Besides the open voicings and relatively spare use of 3rds (so that they are all the more effective when they are used), movement by half-steps is a major feature of the voice-leading in this introduction, but it doesn't come across with any feeling of slick hepness or angst-ridden compulsion, perhaps because it's not being used heavily as b9 or #11 over dominant chords, or in related diminished or augmented substitutions for dominants. Maybe there is a relative absence of tritones in the voicings, though I didn't check carefully. Anyway, the half-step motion is prominent enough to be considered a major musical ingredient, but doesn't really interfere with what sounds to me like a relatively diatonic, if sometimes beautifuly dissonant, feel. I guess the chromatic motion is not, for the most part, setting up dissonances that cry out for an obvious resolution, nor effecting such resolution. It reminds me a bit of Stravinksy in that the dissonance is often created by the interaction of natural melodic motions in the voices, and (along with the melodic motion) the actual intervals in the chord seem almost more important than any compulsive "functional" movement in the harmony even though there is some of the latter on occasion.
The other remarkable thing about Iverson's playing on this piece is the strong influence of Monk, assimilated well into Iverson's own style, in the trio portion of the piece. Monkian upward arpeggios appear as early as measure 16 (the 3rd measure of the first trio chorus), often combined with scalar material that still sounds quite Monkish (as in measure 16), or leading into more original melodic figures (as in measures 25-26).
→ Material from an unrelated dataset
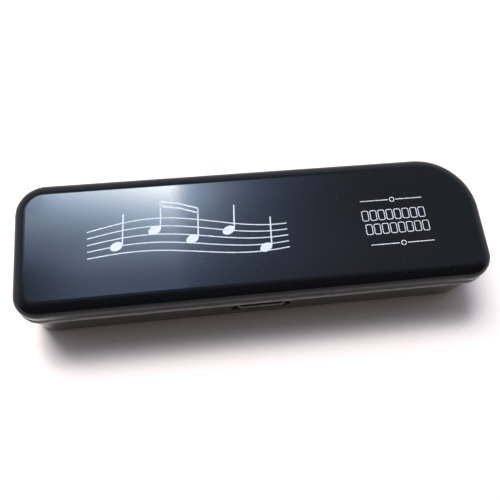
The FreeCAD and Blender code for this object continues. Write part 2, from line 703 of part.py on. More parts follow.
def barb_block():
    """The barb, drawn across the tongue: flat on top, and sloping below to lead it past the bar."""
    body = doc.addObject("PartDesign::Body", "catch_barb")
    sketch = attached_sketch(body, "catch_barb_section", "YZ_Plane", "-Layout.tongue_width / 2")
    back, low, high = place("catch_back"), place("barb_bottom"), place("barb_top")
    deep = size("catch_barb_depth")
    nose = size("catch_barb_nose")
    tip = size("catch_barb_tip")
    points = [Vector(back, low, 0), Vector(back + tip, low, 0), Vector(back + deep, high - nose, 0),
              Vector(back + deep, high, 0), Vector(back, high, 0)]
    count = len(points)
    for index, point in enumerate(points):
        sketch.addGeometry(Part.LineSegment(point, points[(index + 1) % count]))
    for index in range(count):
        sketch.addConstraint(Sketcher.Constraint("Coincident", index, 2, (index + 1) % count, 1))
    for line in (0, 3):
        sketch.addConstraint(Sketcher.Constraint("Horizontal", line))
    for line in (2, 4):
        sketch.addConstraint(Sketcher.Constraint("Vertical", line))
    drive(sketch, "low", "Layout.barb_bottom", "DistanceY", -1, 1, 0, 1, low)
    drive(sketch, "tall", "Sizes.catch_barb_height", "DistanceY", 0, 1, 3, 2, high - low)
    drive(sketch, "nose", "Sizes.catch_barb_nose", "DistanceY", 2, 1, 2, 2, nose)
    drive(sketch, "tip", "Sizes.catch_barb_tip", "DistanceX", 0, 1, 0, 2, tip)
    drive(sketch, "deep", "Sizes.catch_barb_depth", "DistanceX", 3, 2, 3, 1, deep)
    drive(sketch, "back", "-Layout.catch_back", "DistanceX", 0, 1, -1, 1, -back)
    pad(body, sketch, "Layout.tongue_width")
    return body


def lid_catch():
    """A steel plate with a tongue that hangs into the base and a barb at its lower end."""
    depth = ("Layout.catch_front", "Layout.catch_back")
    plate_top = "Layout.catch_plate_bottom + Sizes.catch_height"
    plate = centred_box("catch_plate", "0", "Sizes.catch_width", depth,
                        ("Layout.catch_plate_bottom", plate_top))
    tongue = centred_box("catch_tongue", "0", "Layout.tongue_width", depth,
                         ("Layout.barb_bottom", plate_top))
    holes = [rod("catch_hole_" + side, "y",
                 (signed(sign, "Sizes.catch_screw_spacing / 2"), "Layout.catch_front - " + OVER,
                  "Layout.catch_screw_z"),
                 "Sizes.screw_radius + Sizes.screw_clearance",
                 "Sizes.catch_thickness + 2 * " + OVER)
             for side, sign in SIDES]
    return cut("catch_whole", fuse("catch_blank", [plate, tongue, barb_block()]), holes)


node(lid_catch(), "lid_catch")
node(fuse("catch_screws", [pan_screw("catch_screw_" + side, "Layout.catch_back",
                                     signed(sign, "Sizes.catch_screw_spacing / 2"), "Layout.catch_screw_z")
                           for side, sign in SIDES]), "lid_catch_screws")


# Tray and linings

def recess_block(name, height, grow, corner, thickness):
    """A level block over the recess, its sides moved out by the two grow values along X and Y."""
    sides = ["(%s) - Layout.recess_left" % grow[0], "Layout.recess_right + (%s)" % grow[0],
             "(%s) - Layout.recess_front" % grow[1], "Layout.recess_rear + (%s)" % grow[1]]
    body = doc.addObject("PartDesign::Body", name)
    sketch = rounded_sketch(body, name + "_outline", height, sides, [corner] * 4)
    pad(body, sketch, thickness, back=True)
    return body


def recess_room(name, grow):
    """The room for the instrument: its body, the end of its slide, and four finger scoops.

    grow makes the room larger on every side and below.
    """
    top = "Layout.lining_top + " + OVER
    parts = [recess_block(name + "_body", top, (grow, grow), "Sizes.recess_corner + (%s)" % grow,
                          "%s - Layout.recess_floor + (%s)" % (top, grow))]
    slide_end = "Layout.recess_right + Sizes.slide_notch_length + (%s)" % grow
    parts.append(box(name + "_slide", ("Layout.recess_right - Sizes.recess_corner", slide_end),
                     ("Layout.slide_notch_front - (%s)" % grow, "Layout.slide_notch_rear + (%s)" % grow),
                     ("Layout.slide_notch_floor - (%s)" % grow, top)))
    for side, sign in SIDES:
        for row, inward in (("front", "+"), ("rear", "-")):
            middle = "Layout.recess_%s %s (Sizes.scoop_radius - Sizes.scoop_reach)" % (row, inward)
            parts.append(rod(name + "_scoop_%s_%s" % (row, side), "z",
                             (signed(sign, "Sizes.scoop_spacing / 2"), middle,
                              "Layout.scoop_floor - (%s)" % grow),
                             "Sizes.scoop_radius + (%s)" % grow,
                             "Sizes.scoop_depth + %s + (%s)" % (OVER, grow)))
    return fuse(name, parts)


def tray_notches(name):
    """Room in the tray for the latch at the front and the two hinge bosses at the rear."""
    tall = ("0", "2 * Layout.parting")
    notches = [box(name + "_latch", ("-Layout.latch_cut_half", "Layout.latch_cut_half"),
                   ("-Sizes.case_width", "Layout.latch_cut_back"), tall)]
    for side, sign in SIDES:
        notches.append(centred_box(name + "_hinge_" + side, signed(sign, "Layout.hinge_x"),
                                   "Layout.pin_length + 2 * Sizes.tray_clearance",
                                   ("Layout.boss_front - Sizes.tray_clearance", "Sizes.case_width"), tall))
    return notches


def tray_foam():
    block = case_block("foam_block", "Layout.tray_top", "Layout.tray_top_inset",
                       "Layout.tray_top - Sizes.base_floor", back=True, taper="Sizes.base_draft",
                       rounding="Sizes.base_inner_round + Sizes.tray_clearance")
    return cut("foam_whole", block, [recess_room("foam_recess", "Sizes.lining_thickness")]
               + tray_notches("foam_notch"))


def tray_lining():
    """A flocked skin over the tray's top and down into its recess."""
    top = case_block("lining_top", "Layout.tray_top", "Layout.tray_top_inset", "Sizes.lining_thickness")
    sheet = cut("lining_sheet", top, tray_notches("lining_notch"))
    skin = cut("lining_pocket", recess_room("lining_outer", "Sizes.lining_thickness"),
               [box("lining_trim", ("-Sizes.case_length", "Sizes.case_length"),
                    ("-Sizes.case_width", "Sizes.case_width"),
                    ("Layout.lining_top", "2 * Layout.parting"))])
    return cut("lining_whole", fuse("lining_blank", [sheet, skin]), [recess_room("lining_inner", "0")])


def lid_pad_block(name, grow):
    """The pad under the lid's ceiling, made larger all round and below by grow."""
    return recess_block(name, "Layout.lid_ceiling",
                        ("(%s) - Sizes.lid_pad_end_gap" % grow, "(%s) - Sizes.lid_pad_side_gap" % grow),
                        "Sizes.lid_pad_corner + (%s)" % grow, "Sizes.lid_pad_thickness + (%s)" % grow)


def end_cushion(name, left, front, rear):
    """A sponge block on an end wall of the recess, between two lines across the case."""
    wall = "Layout.recess_left" if left else "Layout.recess_right"
    inner = "%s %s Sizes.cushion_thickness" % (wall, "+" if left else "-")
    return box(name, (wall, inner) if left else (inner, wall), (front, rear),
               ("Layout.recess_floor", "Layout.recess_floor + Sizes.cushion_height"))


node(tray_foam(), "tray_foam")
node(tray_lining(), "tray_lining")
flat_front = "Layout.recess_front + Sizes.recess_corner"
flat_rear = "Layout.recess_rear - Sizes.recess_corner"
notch_front = "Layout.slide_notch_front - Sizes.cushion_side_gap"
notch_rear = "Layout.slide_notch_rear + Sizes.cushion_side_gap"
node(end_cushion("cushion_left", True, flat_front, flat_rear), "recess_cushion_left")
node(end_cushion("cushion_front", False, flat_front, notch_front), "recess_cushion_right_front")
node(end_cushion("cushion_rear", False, notch_rear, flat_rear), "recess_cushion_right_rear")
node(lid_pad_block("pad_block", "0"), "lid_pad")
node(cut("pad_cover", lid_pad_block("cover_block", "Sizes.lining_thickness"),
         [lid_pad_block("cover_inside", "0")]), "lid_lining")

# Test and write
doc.recompute()
for thing in doc.Objects:
    if "Invalid" in thing.State or "Error" in thing.State:
        raise RuntimeError("%s did not build: %s" % (thing.Name, thing.State))
os.makedirs("parts", exist_ok=True)
for thing in nodes:
    shape = thing.Shape
    if shape.isNull() or not shape.isValid():
        raise RuntimeError("%s has no valid shape" % thing.Label)
    shape.exportStep("parts/%s.step" % thing.Label)
    print("%-22s %d solid(s) %10.1f mm3" % (thing.Label, len(shape.Solids), shape.Volume))
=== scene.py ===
import math

import bmesh
import bpy
from mathutils import Euler, Matrix, Vector, noise as fields


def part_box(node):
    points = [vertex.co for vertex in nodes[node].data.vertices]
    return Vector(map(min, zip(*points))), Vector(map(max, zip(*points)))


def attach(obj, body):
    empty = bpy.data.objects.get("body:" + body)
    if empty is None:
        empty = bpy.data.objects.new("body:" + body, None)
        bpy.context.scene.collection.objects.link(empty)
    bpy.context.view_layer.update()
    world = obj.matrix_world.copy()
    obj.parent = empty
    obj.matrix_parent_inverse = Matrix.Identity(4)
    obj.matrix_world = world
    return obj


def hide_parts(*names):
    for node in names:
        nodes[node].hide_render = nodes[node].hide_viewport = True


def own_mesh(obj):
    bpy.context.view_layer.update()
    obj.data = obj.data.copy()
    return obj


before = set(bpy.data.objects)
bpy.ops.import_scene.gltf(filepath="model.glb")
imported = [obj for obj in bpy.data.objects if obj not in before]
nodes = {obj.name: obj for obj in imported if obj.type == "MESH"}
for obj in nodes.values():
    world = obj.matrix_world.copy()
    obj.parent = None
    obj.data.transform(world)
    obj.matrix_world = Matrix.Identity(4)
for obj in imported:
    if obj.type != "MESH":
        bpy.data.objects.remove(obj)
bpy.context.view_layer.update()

# Shapes are worked out in millimetres, and MM brings them to the frame's metres
MM = 0.001


# Camera at the photograph's place

SENSOR_WIDTH = 36.0
LENS = 37.08
CAMERA_PLACE = (-0.02791, -0.08307, 0.26450)
CAMERA_TURN = (0.32215, -0.06682, -0.11076)


def make_camera():
    data = bpy.data.cameras.new("camera")
    data.sensor_width = SENSOR_WIDTH
    data.lens = LENS
    data.clip_start = 0.01
    camera = bpy.data.objects.new("camera", data)
    camera.location = CAMERA_PLACE
    camera.rotation_euler = Euler(CAMERA_TURN, "XYZ")
    bpy.context.scene.collection.objects.link(camera)
    bpy.context.scene.camera = camera


# Node helpers

class Tree:
    """A node tree with short calls for the nodes used here.

    Each value is a plain one or another node's output, and a colour has three numbers.
    """

    def __init__(self, tree):
        self.tree = tree
        tree.nodes.clear()

    def add(self, kind, **values):
        made = self.tree.nodes.new(kind)
        for name, value in values.items():
            if hasattr(made, name):
                setattr(made, name, value)
            else:
                self.plug(made.inputs[name], value)
        return made

    def plug(self, socket, value):
        if isinstance(value, bpy.types.NodeSocket):
            self.tree.links.new(value, socket)
        elif socket.type == "RGBA":
            socket.default_value = (*value, 1.0)
        else:
            socket.default_value = value

    def math(self, operation, *values):
        made = self.tree.nodes.new("ShaderNodeMath")
        made.operation = operation
        for socket, value in zip(made.inputs, values):
            self.plug(socket, value)
        return made.outputs[0]

    def product(self, value, *others):
        """All the values multiplied, from the first to the last."""
        for other in others:
            value = self.math("MULTIPLY", value, other)
        return value

    def rest(self, share):
        """What the share leaves of 1."""
        return self.math("SUBTRACT", 1.0, share)

    def rise(self, value, start, slope, most=1.0):
        """A steep curve that reaches 1 where value is start, held at most."""
        power = self.product(self.math("SUBTRACT", value, start), slope)
        return self.math("MINIMUM", self.math("EXPONENT", power), most)

    def ramp(self, value, low, high, start=0.0, end=1.0):
        """value from low..high to start..end, smooth and held at both ends."""
        made = self.tree.nodes.new("ShaderNodeMapRange")
        made.interpolation_type = "SMOOTHSTEP"
        for socket, item in zip(made.inputs, (value, low, high, start, end)):
            self.plug(socket, item)
        return made.outputs[0]

    def mix(self, factor, first, second):
        made = self.tree.nodes.new("ShaderNodeMix")
        made.data_type = "RGBA"
        self.plug(made.inputs["Factor"], factor)
        self.plug(made.inputs["A"], first)
        self.plug(made.inputs["B"], second)
        return made.outputs["Result"]

    def scaled(self, colour, strength):
        made = self.add("ShaderNodeVectorMath", operation="SCALE", Scale=strength)
        self.plug(made.inputs[0], colour)
        return made.outputs[0]

    def added(self, first, second):
        made = self.add("ShaderNodeVectorMath", operation="ADD")
        self.plug(made.inputs[0], first)
        self.plug(made.inputs[1], second)
        return made.outputs[0]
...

A classic downward-dropping Monk left-hand figure is used in measure 30, a very bluesy Monkian chorus-ending figure at 44-46, upward arpeggios in 47-48 lead again to more personal Iversonian material in 49-50, and the list could go on. Often Iverson seems to be extending or filling in Monkish lines with his own material more reminiscent of more standard bop-influenced lines, but never quite the standard bop clichés. There's lot's of great action in the inner voices too, sometimes Monkian, sometimes not particularly so. I think Monk's vocabulary and approach, even while it contributed crucially to the lingua franca of bebop and beyond, has probably been underexploited by pianists who are perhaps rightly afraid that it's hard to make something personal this way, something that doesn't sound like copying Monk's licks, but Iverson makes it work to great effect. (I guess you could argue that a few other pianists have been strongly influenced by Monk's approach while keeping the harmonic and melodic content of their playing further from Monk than Iverson does here.)
In fact, the display of constructive influence by Monk, and the use of Monkian influences in a clear personal style, makes me wonder if the introduction might be more influenced by Monk than I realized. I haven't listened to Monk's solo piano for a while, and it is probably time to listen to more.
Speaking of more, here's hoping we get to hear more from this set, or others in the same week at the Vanguard. All About Jazz's review of what was probably the first set on that same Friday (March 11, 2011) is tantalizing, too. This is some of the most interesting piano playing I've heard in many years---jazz of the highest order.